Talk about teary farewells — the final Sopranos season (an abridged one composed of ten episodes) kicks off April 8 and ends on June 10, and after that’s over it’ll be all over. Nothing lasts forever and the pages need to keep turning, and there will always be those DVD box sets (which I’d love to see some day in Blu Ray) but it feels sad — there’s no escaping that. I know that producer David Chase will never make, say, a three-hour Sopranos feature, but if he were to announce one I’d be delighted.

I’m hoping at the very least that Tony doesn’t get whacked. I’ll have a very hard time with that if this happens. Many of us would, I suspect,

Tens of thousands have felt a profound kinship and familial closeness with the Sopranos gang over the last eight years. It’s widely agreed that the show was always incidentally about mob matters; it was more of an ongoing reflection of the American post-millennial family experience, whether by blood or friendship or the workplace — always shifting, haphazard, dysfunctional…dread lurking around every corner. But with that communal feeling running through it like a river.
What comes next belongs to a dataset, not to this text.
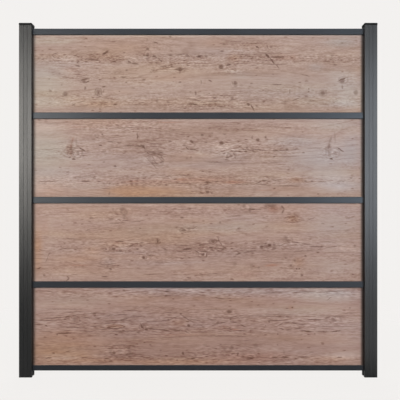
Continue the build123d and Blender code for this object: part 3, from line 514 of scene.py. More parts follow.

It resonated a bit more for me personally because I come from a leafy, mid-sized whitebread town in New Jersey, and I remember with mixed feelings the guinea- goombah types who lived on the town’s south side (i.e., literally on the other side of the tracks). They always kept a certain distance from non-Italians like myself, and they were into serious bonding. I remember walking through a small park when I was in seventh or eighth grade, and five or six of them were hanging next to a bench. One of them called out, “Hey, man…are you a guinea?” No, I said. “Then what good are ya?” he answered. The paisans all snickered.

Here’s a N.Y. Times piece by Bill Carter about what HBO’s creative team — led by honcho Chris Albrecht — are cooking up for an encore. A series called John From Cincinnati — “a drama that combines the zen of the surfing culture with doses of philosophy, quantum physics and dysfunctional family life…[and] a visit from what may be an extraterrestrial” — is mentioned. Surfing culture?